2017!
It’s 2017 and time to get back onto the Blog, which fell by the wayside somewhat in the chaos of 2016.
2016 was a big year for Black Parrot in so many ways. We listened to a lot of Bowie and Leonard Cohen on Spotify (and mourned the loss of a special part of our collective soul); we renovated the Mittagong shop to make a big gallery space the first thing you see when you come through the door; we introduced new lines of mouldings (including the fancy Bellini mouldings); and we bought new equipment and set up a new, more efficient workshop. In a busy year, December might have been our busiest month. We launched our cinema ad at Empire Cinemas (that is featured on the home page of the website) and Prudy and I got married (that was a big project!).
In amongst all that I managed to present a short paper at the AICCM conference in Melbourne, “AICCM Frame: Concept History and Conservation.” The conference was linked to the Degas exhibition at the National Gallery of Australia, and it was so interesting I didn’t even manage to sneak out to see the Degas show! It was also a great introduction to the small but serious community of Australian framing nerds.

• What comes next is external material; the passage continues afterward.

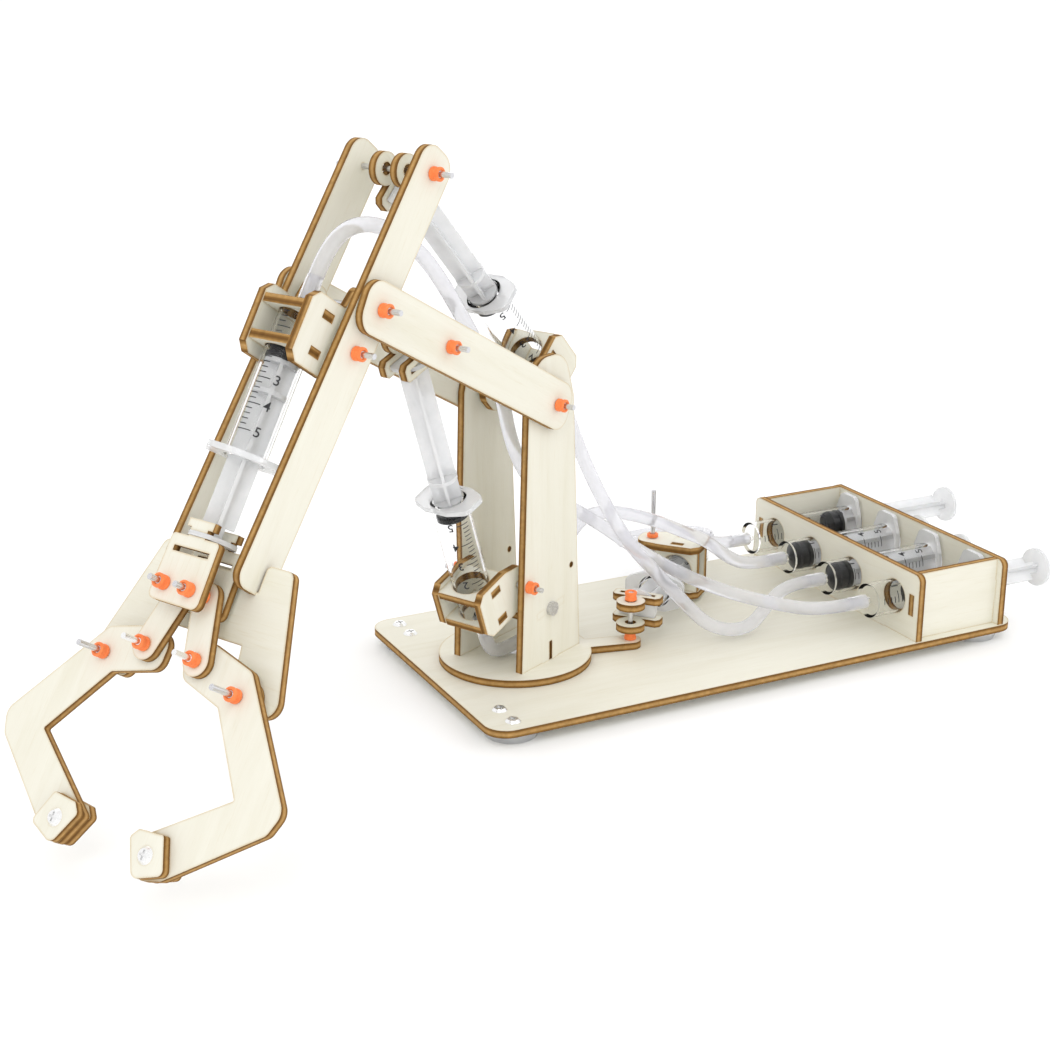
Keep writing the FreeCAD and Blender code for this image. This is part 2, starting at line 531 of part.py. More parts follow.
h3, h5 = in_box(p3), in_box(p5)
grip_box_edge = [(54, 7), (57, 10), (75, 10), (78, 7), (78, -8, 2), (h5[0] + 5, h5[1] - 5, 4),
                 (h3[0] - 5, h3[1] - 5, 4), (h3[0] - 5, -8, 3), (54, -6, 1)]
gbox = box(grip_box_edge, [circle(h3[0], h3[1], RUN_R), circle(h5[0], h5[1], ROD_R)], BOX_S, 9.5)
keep_arm("gripper_box", placed(gbox, axis_o, grip_u, grip_w))
barrel_at = axis_o + grip_u * (FRONT_S + BARREL_L)
diagonal = unit(Y + grip_w)
keep_arm("gripper_barrel", placed(barrel(), barrel_at, grip_u * -1, diagonal))
keep_arm("gripper_plunger", placed(plunger(), axis_o + grip_u * DISC_S, grip_u * -1, Y))
keep_arm("gripper_piston", placed(piston(), axis_o + grip_u * DISC_S, grip_u * -1, Y))

fore_pins = [pin(flat(p, 0), Y, TOWER_OUT + FORE_OUT, TOWER_OUT + HAIR) for p in (p4, p5)]
keep_arm("forearm_pins", Part.makeCompound(fore_pins))


def grip_point(y, s, w):
    return grip_o + V(0, -y, 0) + grip_u * s + grip_w * w


pivots = []
for s in (-1, 1):
    at = grip_point(s * JAW_PIVOT[0], JAW_PIVOT[1], 0)
    washer = rod(at, grip_w, -1.48, 0.9, 6.0)
    pivots.append(fuse(rod(at, grip_w, -6.5, 16.5), washer, collar(at, grip_w, JAW_W + PLY + 0.3)))
keep_arm("jaw_pivot_pins", Part.makeCompound(pivots))

# Yoke: two plates that clasp the thumb disc, carrying the links' pins.
yoke_edge = [(-5.5, 133.5), (5.5, 133.5), (5.5, 136.2), (3.6, 136.2), (3.6, 139.2), (10.2, 139.2, 1.5),
             (10.8, 161.0, 2.5), (-10.8, 161.0, 2.5), (-10.2, 139.2, 1.5), (-3.6, 139.2), (-3.6, 136.2),
             (-5.5, 136.2)]
yoke_holes = [circle(s * YOKE_PIN[0], YOKE_PIN[1], ROD_R) for s in (-1, 1)]
yoke_holes.append(rect(0, 143.9, 15.2, THUMB_T + 0.3))
disc_slot = sheet(rect(0, DISC_S, 16.4, THUMB_T + 0.1))
yoke_plate = sheet(outline(yoke_edge), yoke_holes).cut(disc_slot)
keep_arm("yoke", Part.makeCompound([on_grip(yoke_plate, w) for w in (YOKE_W, REAR_W)]))
link_across, link_along = LINK_PIN[0] - YOKE_PIN[0], LINK_PIN[1] - YOKE_PIN[1]
yoke_pins = []
for s in (-1, 1):
    at = grip_point(s * YOKE_PIN[0], YOKE_PIN[1], 0)
    spacer = collar(at, grip_w, LINK_W + PLY + 0.2, YOKE_W - LINK_W - PLY - 0.2 - HAIR)
    yoke_pins.append(fuse(rod(at, grip_w, REAR_W, 22.0), collar(at, grip_w, YOKE_W + PLY + HAIR), spacer))
keep_arm("yoke_pins", Part.makeCompound(yoke_pins))

# Links and jaws, mirrored about the middle.
link_l = math.hypot(link_across, link_along)
link_deg = math.degrees(math.atan2(link_along, link_across))
jaw_edge = [(11.5, 167.6, 3), (31.5, 172.6, 4), (61.5, 208.5, 5), (58.5, 216, 4), (27.0, 239.5, 3),
            (18.2, 242.0, 3), (11.8, 230.5, 1.5), (42.5, 210.0, 0.6), (23.6, 186.0, 1.5),
            (4.8, 181.0, 4.5), (4.4, 171.4, 5)]
pad_edge = [(14.4, 227.4, 1), (24.4, 226.6, 1), (29.6, 237.6, 2), (18.2, 242.0, 3), (11.8, 230.5, 1.5)]
for s, hand in ((1, "left"), (-1, "right")):
    link_holes = [circle(0, 0, RUN_R), circle(link_l, 0, ROD_R)]
    link = sheet(rect(link_l / 2, 0, link_l + 10.0, 10.0, 0, 4.9), link_holes)
    link.rotate(V(0, 0, 0), Z, link_deg)
    link.translate(V(YOKE_PIN[0], YOKE_PIN[1], 0))
    jaw_holes = [circle(JAW_PIVOT[0], JAW_PIVOT[1], RUN_R), circle(LINK_PIN[0], LINK_PIN[1], LOOSE_R)]
    jaw = sheet(outline(jaw_edge), jaw_holes)
    pads = [placed(sheet(outline(pad_edge)), Z * lift, X, Y) for lift in (PLY, -PLY)]
    jaw = fuse(jaw, *pads, crosshead(V(TIP_SCREW[0], TIP_SCREW[1], 2 * PLY), SCREW_HEAD_R, 1.1))
    if s < 0:
        link = link.mirror(V(0, 0, 0), X)
        jaw = jaw.mirror(V(0, 0, 0), X)
    link_at = grip_point(s * LINK_PIN[0], LINK_PIN[1], 0)
    stud = fuse(rod(link_at, grip_w, JAW_W + 0.2, 17.5), collar(link_at, grip_w, LINK_W + PLY + HAIR))
    keep_arm("link_" + hand, Part.makeCompound([on_grip(link, LINK_W), stud]))
    keep_arm("jaw_" + hand, on_grip(jaw, JAW_W))

# ---- tubes: straight runs joined by tangent arcs, from nozzle tip to nozzle tip -----------------
ROUTES = {
    "tube_gripper": [
        (-94.52, -47.95, 168.28), (-90.04, -45.68, 175.64), (-80.71, -40.94, 182.0), (-69.12, -35.06, 181.5),
        (-57.52, -29.18, 176.0), (-45.93, -23.3, 166.5), (-37.46, -19.0, 156.0), (-29.43, -14.93, 144.5),
        (-20.96, -10.63, 131.5), (-12.04, -6.11, 119.5), (-6.42, -3.26, 106.0), (-3.12, -1.58, 92.0),
        (2.68, 1.36, 79.0), (11.15, 5.66, 68.0), (21.4, 10.86, 59.5), (33.0, 16.74, 52.5), (45.0, 15.5, 44.5),
        (57.0, 5.5, 34.5), (70.0, -6.5, 26.0), (84.5, -19.0, 19.5), (100.0, -32.5, 16.2),
        (113.0, -43.5, 15.0), (126.95, -43.5, 15.0)],
    "tube_elbow": [
        (22.72, 11.52, 102.67), (28.9, 14.6, 95.5), (33.5, 14.5, 82.5), (38.0, 11.0, 68.5), (43.5, 5.5, 54.0),
        (50.0, -0.5, 40.0), (58.5, -8.2, 28.6), (67.0, -16.2, 17.2), (75.0, -21.0, 7.8), (85.5, -23.5, 4.0),
        (96.0, -22.0, 4.0), (106.3, -17.4, 9.2), (116.5, -14.5, 15.0), (126.95, -14.5, 15.0)],
    "tube_shoulder": [
        (-17.39, -8.83, 16.31), (-15.95, -8.09, 11.66), (-12.8, -6.5, 8.1), (-8.0, -4.05, 6.2),
        (1.8, 0.93, 6.1), (12.4, 6.3, 6.3), (22.0, 11.2, 10.6), (27.6, 14.1, 20.2), (29.0, 15.2, 31.4),
        (34.4, 19.8, 40.4), (44.5, 24.6, 45.0), (56.0, 27.6, 44.0), (67.5, 28.4, 40.8), (78.5, 25.8, 37.0),
        (89.0, 21.6, 32.0), (98.8, 17.2, 27.6), (107.8, 14.6, 19.4), (117.0, 14.0, 15.0),
        (126.95, 14.0, 15.0)],
    "tube_turn": [
        (116.19, 48.34, 13.5), (125.7, 56.3, 13.5), (128.6, 68.6, 11.0), (123.8, 80.2, 8.6),
        (112.8, 86.6, 7.2), (100.0, 85.5, 7.8), (90.3, 77.2, 10.3), (87.2, 64.8, 13.8), (92.9, 53.4, 17.3),
        (103.5, 49.6, 20.0), (111.2, 44.9, 20.0), (118.4, 42.0, 15.0), (126.95, 42.0, 15.0)],
}


def tube(points):
    """Solid tube and its least bend radius."""
    pts = [V(*p) for p in points]
    edges = []
    last = pts[0]
    least = 1e9
    length = 0.0
    for a, b, c in zip(pts, pts[1:], pts[2:]):
        u, w = unit(b - a), unit(c - b)
        turn = u.getAngle(w)
        reach = 0.45 * min((b - a).Length, (c - b).Length)
        radius = reach / math.tan(turn / 2)
        least = min(least, radius)
        mid = b + unit(w - u) * (radius / math.cos(turn / 2) - radius)
        edges.append(Part.LineSegment(last, b - u * reach).toShape())
        edges.append(Part.Arc(b - u * reach, mid, b + w * reach).toShape())
        last = b + w * reach
    edges.append(Part.LineSegment(last, pts[-1]).toShape())
    path = Part.Wire(edges)
    start = Part.Wire(Part.makeCircle(TUBE_R, pts[0], unit(pts[1] - pts[0])))
    solid = path.makePipeShell([start], True, False)
    wanted = math.pi * TUBE_R ** 2 * path.Length
    return solid, least, path.Length, solid.Volume / wanted


cords = {}
for name, route in ROUTES.items():
    cords[name], least, length, ratio = tube(route)
    print(name, "least radius %.1f, length %.1f, volume ratio %.4f" % (least, length, ratio))

# ---- move to the bottom centre of the bounding box, write and report ----------------------------
bounds = FreeCAD.BoundBox()
for shape in nodes.values():
    bounds.add(shape.BoundBox)
shift = V(-(bounds.XMin + bounds.XMax) / 2, -(bounds.YMin + bounds.YMax) / 2, -bounds.ZMin)
print("bounds", bounds.XLength, bounds.YLength, bounds.ZLength)
print("turntable axis on the board at", shift.x, shift.y, shift.z)

os.makedirs("parts", exist_ok=True)
nodes.update(cords)
for name, shape in nodes.items():
    moved = shape.copy()
    moved.translate(shift)
    moved.exportStep("parts/%s.step" % name)
print("nodes", len(nodes))
for name, shape in nodes.items():
    if not shape.isValid() or shape.Volume <= 0:
        print("BAD", name, shape.isValid(), shape.Volume)
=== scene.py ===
import json
import math

import bpy
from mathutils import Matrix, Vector


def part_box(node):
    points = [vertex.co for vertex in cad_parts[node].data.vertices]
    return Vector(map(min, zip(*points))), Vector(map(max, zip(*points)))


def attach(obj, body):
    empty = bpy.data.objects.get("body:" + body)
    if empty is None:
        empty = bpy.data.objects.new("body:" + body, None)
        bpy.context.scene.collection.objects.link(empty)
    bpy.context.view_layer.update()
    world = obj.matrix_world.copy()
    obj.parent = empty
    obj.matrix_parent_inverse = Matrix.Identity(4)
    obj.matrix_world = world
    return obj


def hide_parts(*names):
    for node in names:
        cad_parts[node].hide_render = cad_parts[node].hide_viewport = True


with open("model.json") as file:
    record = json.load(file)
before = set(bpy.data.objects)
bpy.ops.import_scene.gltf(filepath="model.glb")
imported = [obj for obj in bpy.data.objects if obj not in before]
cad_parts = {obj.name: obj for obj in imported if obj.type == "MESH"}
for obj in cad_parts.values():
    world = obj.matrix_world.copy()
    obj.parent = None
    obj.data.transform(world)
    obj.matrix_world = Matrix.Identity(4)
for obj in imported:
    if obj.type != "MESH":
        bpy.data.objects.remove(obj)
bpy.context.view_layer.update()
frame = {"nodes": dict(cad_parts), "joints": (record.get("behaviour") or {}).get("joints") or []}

# Looks of a hydraulic robot arm kit: laser-cut birch plywood, clear syringes and tubes, steel rods
# with silicone collars.
MM = 0.001
X, Y, Z = Vector((1, 0, 0)), Vector((0, 1, 0)), Vector((0, 0, 1))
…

So for my first few thought-bubbles of the year I figured I should jot down some of the discoveries I made in Melbourne, which included few of great chats with Dr Ian Geraghty (conservation framer and fellow PhD graduate from CoFA), Ruben Rich (who hand carves ornamental frames) and Lynn Roberts (who is famous in framing circles for her blog).
To begin though, I should post the abstract for the paper I presented. It was a summary of some of my thoughts over my first year of picture framing after a decade and a half of art theory teaching:
"In art theory, picture frames are present everywhere but rarely ever the focus of analysis or theoretical investigation. We can find quality scholarship on individual artists or frame-makers in relation to the history of framing, but the bulk of published research is of the connoisseurial sort, detailing very specific historical developments or individual artist's practices, or it is oriented towards conservation. In terms of "art theory" it is hard to skirt perilous puns about the marginality of the picture frame.
Paradoxically however, analyses of the activity of the frame, aesthetically or conceptually, exist as a profoundly influential thread underpinning this same discourse: From Kant's Third Critique, to Heidegger’s The Origin of the Work of Art, to Greenberg faced with the paradox of the blank canvas (at once picture and object), and Derrida writing on the Passe-Partout in The Truth in Painting, the frame constitutes the artwork as Art. Similarly the frame itself, far from being marginal in 20th Century art, recurs as a central concern. Malevich's Black Square is influential because it is as much a white frame as it is a black square - it is easily read as a passe-partout, cut adrift with nothing or everything inside. Similarly Eva Hesse's Hang Up, Robert Barry's Inert Gas Series, and Piero Manzoni's The Base of the World, are foundational works in post-modern art discourse which we can read as frames turned inside out.
So, while we have a very fertile territory, rimmed on all sides by sophisticated art and scholarship, I would argue that we need a theoretical engagement with the picture frame as we find it between the extremes of the conceptual and the particular. We need a theoretical engagement with what can happen in those few inches beyond the picture surface before we get to the world at large."